[Saved entries]

• • • •

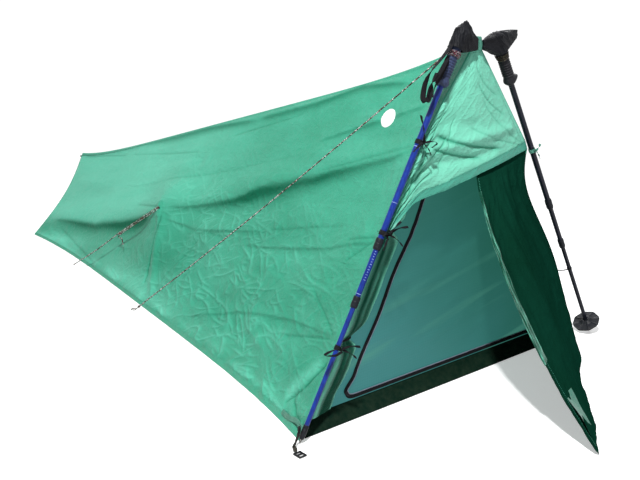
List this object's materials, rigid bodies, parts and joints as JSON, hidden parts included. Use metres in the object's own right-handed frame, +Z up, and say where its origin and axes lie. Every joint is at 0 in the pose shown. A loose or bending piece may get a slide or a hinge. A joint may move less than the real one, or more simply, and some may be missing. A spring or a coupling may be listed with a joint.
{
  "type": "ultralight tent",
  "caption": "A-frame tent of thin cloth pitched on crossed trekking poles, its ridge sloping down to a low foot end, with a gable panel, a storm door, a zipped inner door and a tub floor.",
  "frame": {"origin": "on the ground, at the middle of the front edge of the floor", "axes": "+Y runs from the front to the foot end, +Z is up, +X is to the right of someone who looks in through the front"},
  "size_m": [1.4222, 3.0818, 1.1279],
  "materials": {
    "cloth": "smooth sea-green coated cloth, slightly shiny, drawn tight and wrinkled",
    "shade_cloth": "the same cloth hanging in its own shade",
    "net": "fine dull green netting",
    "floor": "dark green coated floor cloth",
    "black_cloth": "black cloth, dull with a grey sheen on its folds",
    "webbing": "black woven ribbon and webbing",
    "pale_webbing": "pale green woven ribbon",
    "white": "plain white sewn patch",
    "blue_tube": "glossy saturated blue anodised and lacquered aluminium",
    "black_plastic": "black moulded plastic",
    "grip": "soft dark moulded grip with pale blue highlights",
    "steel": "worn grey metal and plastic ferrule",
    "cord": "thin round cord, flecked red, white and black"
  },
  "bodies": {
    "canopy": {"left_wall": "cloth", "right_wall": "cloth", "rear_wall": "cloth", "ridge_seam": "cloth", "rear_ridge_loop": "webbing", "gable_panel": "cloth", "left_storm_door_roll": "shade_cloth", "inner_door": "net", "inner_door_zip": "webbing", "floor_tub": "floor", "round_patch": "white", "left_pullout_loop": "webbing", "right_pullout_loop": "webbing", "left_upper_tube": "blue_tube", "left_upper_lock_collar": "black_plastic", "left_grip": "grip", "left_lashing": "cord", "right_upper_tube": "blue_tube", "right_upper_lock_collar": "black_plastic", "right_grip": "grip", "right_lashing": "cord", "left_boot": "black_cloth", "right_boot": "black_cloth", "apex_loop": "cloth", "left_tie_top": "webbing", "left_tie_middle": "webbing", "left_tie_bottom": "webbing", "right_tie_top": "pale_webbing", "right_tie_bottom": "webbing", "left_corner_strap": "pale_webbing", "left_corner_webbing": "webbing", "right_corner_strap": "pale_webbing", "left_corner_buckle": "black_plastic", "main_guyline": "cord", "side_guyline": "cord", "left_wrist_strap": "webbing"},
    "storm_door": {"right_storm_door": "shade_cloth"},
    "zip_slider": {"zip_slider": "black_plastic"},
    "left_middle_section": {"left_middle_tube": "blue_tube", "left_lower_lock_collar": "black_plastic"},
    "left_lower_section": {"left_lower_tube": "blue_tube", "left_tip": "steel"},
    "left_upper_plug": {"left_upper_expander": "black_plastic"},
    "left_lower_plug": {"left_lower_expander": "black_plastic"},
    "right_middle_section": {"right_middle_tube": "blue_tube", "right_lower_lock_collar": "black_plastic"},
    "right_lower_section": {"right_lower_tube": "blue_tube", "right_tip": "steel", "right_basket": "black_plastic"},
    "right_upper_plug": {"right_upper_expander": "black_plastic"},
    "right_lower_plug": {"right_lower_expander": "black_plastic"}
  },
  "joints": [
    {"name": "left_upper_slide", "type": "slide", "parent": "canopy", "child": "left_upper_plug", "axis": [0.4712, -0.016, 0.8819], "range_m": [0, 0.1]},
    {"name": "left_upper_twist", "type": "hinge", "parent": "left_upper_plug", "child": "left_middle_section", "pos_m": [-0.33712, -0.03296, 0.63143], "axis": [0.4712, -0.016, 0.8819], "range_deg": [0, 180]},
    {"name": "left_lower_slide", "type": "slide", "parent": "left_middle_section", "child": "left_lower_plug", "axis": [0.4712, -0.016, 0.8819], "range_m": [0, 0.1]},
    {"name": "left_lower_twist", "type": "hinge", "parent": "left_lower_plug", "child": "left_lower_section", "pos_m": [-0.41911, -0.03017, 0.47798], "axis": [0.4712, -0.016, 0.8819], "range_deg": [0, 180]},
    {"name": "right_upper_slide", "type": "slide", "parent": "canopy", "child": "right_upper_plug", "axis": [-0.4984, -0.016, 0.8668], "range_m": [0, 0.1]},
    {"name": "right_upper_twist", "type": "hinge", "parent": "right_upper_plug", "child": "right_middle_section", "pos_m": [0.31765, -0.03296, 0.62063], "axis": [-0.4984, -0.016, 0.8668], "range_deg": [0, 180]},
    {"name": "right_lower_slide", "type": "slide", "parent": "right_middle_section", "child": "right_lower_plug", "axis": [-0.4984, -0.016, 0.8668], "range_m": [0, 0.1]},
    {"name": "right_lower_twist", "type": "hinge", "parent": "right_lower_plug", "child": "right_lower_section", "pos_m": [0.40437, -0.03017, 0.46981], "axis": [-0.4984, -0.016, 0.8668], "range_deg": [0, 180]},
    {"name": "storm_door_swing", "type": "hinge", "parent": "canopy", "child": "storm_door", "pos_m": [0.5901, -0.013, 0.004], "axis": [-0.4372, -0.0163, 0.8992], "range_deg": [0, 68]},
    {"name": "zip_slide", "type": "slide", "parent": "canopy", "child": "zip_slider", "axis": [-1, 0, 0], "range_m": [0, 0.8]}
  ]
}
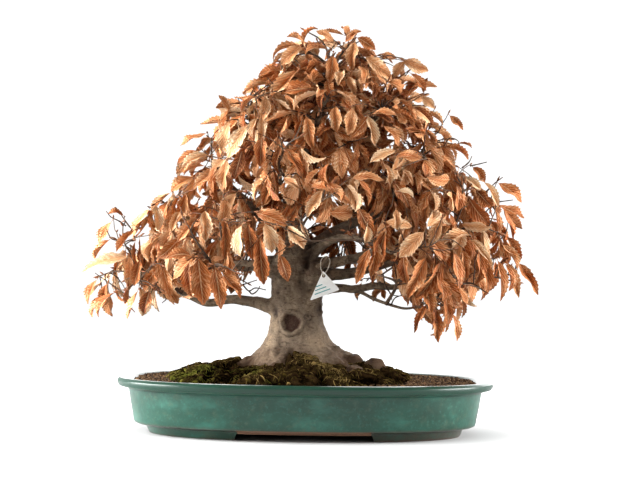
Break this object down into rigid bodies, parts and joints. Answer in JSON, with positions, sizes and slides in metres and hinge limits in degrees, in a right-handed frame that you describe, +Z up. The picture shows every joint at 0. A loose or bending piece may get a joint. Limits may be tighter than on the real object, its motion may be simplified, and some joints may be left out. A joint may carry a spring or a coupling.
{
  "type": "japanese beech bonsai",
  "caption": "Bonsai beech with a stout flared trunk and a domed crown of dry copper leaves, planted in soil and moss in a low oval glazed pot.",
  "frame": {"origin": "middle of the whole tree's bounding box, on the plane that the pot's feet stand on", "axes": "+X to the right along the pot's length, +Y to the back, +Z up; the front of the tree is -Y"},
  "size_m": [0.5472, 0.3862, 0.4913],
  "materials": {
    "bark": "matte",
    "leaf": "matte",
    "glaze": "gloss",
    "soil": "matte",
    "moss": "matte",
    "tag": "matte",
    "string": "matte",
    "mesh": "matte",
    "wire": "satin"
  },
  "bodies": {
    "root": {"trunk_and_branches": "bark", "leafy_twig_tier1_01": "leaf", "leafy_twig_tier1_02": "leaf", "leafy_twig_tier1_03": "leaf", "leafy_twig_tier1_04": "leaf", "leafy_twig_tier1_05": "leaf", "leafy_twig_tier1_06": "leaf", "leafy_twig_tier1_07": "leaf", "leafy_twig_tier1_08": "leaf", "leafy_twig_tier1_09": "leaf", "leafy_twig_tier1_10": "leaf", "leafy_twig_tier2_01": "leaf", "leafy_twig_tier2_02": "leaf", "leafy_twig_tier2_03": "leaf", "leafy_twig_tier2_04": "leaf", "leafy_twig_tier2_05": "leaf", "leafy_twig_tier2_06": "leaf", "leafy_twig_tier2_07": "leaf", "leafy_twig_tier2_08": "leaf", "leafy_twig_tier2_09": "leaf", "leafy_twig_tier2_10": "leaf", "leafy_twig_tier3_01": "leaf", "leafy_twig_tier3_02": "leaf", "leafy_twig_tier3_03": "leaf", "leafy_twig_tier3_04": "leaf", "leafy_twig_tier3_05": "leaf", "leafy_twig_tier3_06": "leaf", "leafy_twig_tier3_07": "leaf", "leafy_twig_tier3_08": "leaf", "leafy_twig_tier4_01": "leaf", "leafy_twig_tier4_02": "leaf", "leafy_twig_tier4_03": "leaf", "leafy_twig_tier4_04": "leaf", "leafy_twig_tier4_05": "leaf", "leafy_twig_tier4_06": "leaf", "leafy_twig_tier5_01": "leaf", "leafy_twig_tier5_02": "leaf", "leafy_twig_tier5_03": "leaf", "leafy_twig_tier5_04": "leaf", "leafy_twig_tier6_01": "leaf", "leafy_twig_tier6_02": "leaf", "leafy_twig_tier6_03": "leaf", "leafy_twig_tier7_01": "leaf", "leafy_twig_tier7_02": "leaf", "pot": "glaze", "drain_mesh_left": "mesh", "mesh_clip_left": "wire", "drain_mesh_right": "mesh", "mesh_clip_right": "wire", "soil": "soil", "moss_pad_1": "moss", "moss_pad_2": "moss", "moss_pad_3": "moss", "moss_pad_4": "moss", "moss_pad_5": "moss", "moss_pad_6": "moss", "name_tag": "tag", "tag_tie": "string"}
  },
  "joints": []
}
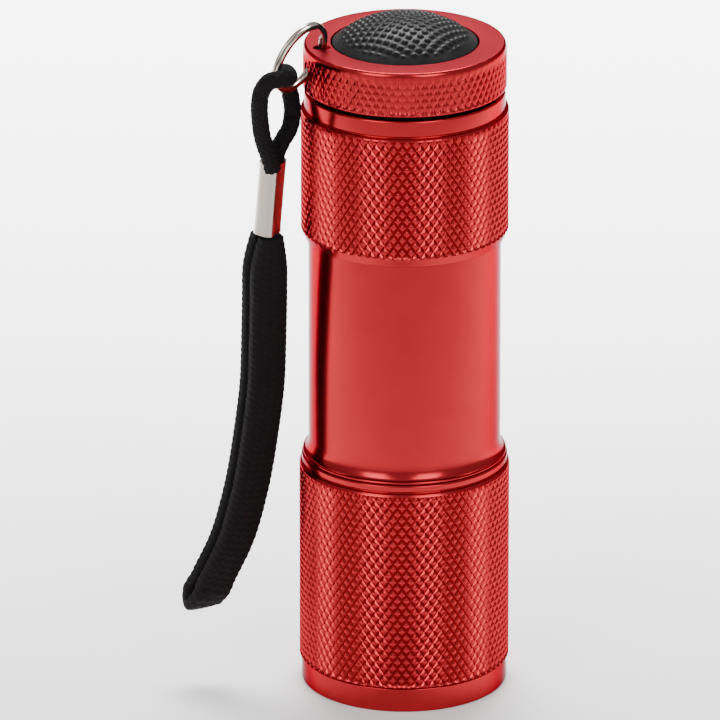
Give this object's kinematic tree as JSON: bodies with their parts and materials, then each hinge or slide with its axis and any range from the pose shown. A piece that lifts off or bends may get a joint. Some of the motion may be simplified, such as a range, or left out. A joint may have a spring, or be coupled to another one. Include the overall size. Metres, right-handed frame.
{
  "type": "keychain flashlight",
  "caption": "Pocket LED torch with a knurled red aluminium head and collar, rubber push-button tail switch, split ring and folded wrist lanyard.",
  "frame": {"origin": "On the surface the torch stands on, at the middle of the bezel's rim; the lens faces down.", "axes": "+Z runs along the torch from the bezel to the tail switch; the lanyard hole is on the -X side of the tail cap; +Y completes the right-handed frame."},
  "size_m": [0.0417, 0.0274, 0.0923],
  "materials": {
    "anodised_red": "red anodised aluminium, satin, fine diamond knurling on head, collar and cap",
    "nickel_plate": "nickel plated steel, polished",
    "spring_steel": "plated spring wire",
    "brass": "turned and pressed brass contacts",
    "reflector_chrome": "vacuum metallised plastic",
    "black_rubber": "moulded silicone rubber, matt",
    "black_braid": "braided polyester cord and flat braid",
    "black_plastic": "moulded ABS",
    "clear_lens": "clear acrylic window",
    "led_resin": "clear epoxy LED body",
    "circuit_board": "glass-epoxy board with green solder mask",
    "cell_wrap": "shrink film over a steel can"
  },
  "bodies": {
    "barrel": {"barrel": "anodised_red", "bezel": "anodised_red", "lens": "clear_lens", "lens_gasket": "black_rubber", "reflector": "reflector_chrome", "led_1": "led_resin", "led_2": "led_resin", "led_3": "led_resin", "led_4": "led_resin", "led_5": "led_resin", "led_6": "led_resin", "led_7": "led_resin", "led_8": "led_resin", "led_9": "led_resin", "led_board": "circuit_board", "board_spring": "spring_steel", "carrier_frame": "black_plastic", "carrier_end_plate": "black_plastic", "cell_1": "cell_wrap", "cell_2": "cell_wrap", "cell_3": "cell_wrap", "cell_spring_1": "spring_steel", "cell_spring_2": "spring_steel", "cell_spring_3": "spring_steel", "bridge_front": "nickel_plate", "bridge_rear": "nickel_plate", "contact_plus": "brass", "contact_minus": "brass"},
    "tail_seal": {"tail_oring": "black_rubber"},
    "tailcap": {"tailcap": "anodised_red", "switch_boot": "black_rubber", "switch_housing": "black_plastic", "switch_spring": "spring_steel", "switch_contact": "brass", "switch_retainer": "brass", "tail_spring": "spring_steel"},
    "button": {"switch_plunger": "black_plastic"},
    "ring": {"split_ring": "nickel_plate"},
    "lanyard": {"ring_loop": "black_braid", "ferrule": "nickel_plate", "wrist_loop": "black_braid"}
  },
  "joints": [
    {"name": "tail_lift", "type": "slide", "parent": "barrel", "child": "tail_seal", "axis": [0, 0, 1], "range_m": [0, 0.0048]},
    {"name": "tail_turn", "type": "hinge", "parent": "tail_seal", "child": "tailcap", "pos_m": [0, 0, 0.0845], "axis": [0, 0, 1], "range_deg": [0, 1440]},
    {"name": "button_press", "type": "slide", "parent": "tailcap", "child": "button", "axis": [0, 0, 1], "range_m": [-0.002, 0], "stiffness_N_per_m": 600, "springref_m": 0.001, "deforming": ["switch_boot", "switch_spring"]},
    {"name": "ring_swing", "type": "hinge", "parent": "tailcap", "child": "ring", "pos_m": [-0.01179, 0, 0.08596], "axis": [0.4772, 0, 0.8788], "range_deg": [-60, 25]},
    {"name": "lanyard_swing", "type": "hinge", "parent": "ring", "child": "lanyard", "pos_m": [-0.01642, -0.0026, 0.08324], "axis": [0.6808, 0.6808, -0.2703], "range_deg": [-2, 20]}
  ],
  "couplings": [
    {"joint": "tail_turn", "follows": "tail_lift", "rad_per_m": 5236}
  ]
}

• • • •

Exercise description: Pull out every line holding "origin" from the records above, and copy it.

The answer:
List this object's materials, rigid bodies, parts and joints as JSON, hidden parts included. Use metres in the object's own right-handed frame, +Z up, and say where its origin and axes lie. Every joint is at 0 in the pose shown. A loose or bending piece may get a slide or a hinge. A joint may move less than the real one, or more simply, and some may be missing. A spring or a coupling may be listed with a joint.
  "frame": {"origin": "on the ground, at the middle of the front edge of the floor", "axes": "+Y runs from the front to the foot end, +Z is up, +X is to the right of someone who looks in through the front"},
  "frame": {"origin": "middle of the whole tree's bounding box, on the plane that the pot's feet stand on", "axes": "+X to the right along the pot's length, +Y to the back, +Z up; the front of the tree is -Y"},
  "frame": {"origin": "On the surface the torch stands on, at the middle of the bezel's rim; the lens faces down.", "axes": "+Z runs along the torch from the bezel to the tail switch; the lanyard hole is on the -X side of the tail cap; +Y completes the right-handed frame."},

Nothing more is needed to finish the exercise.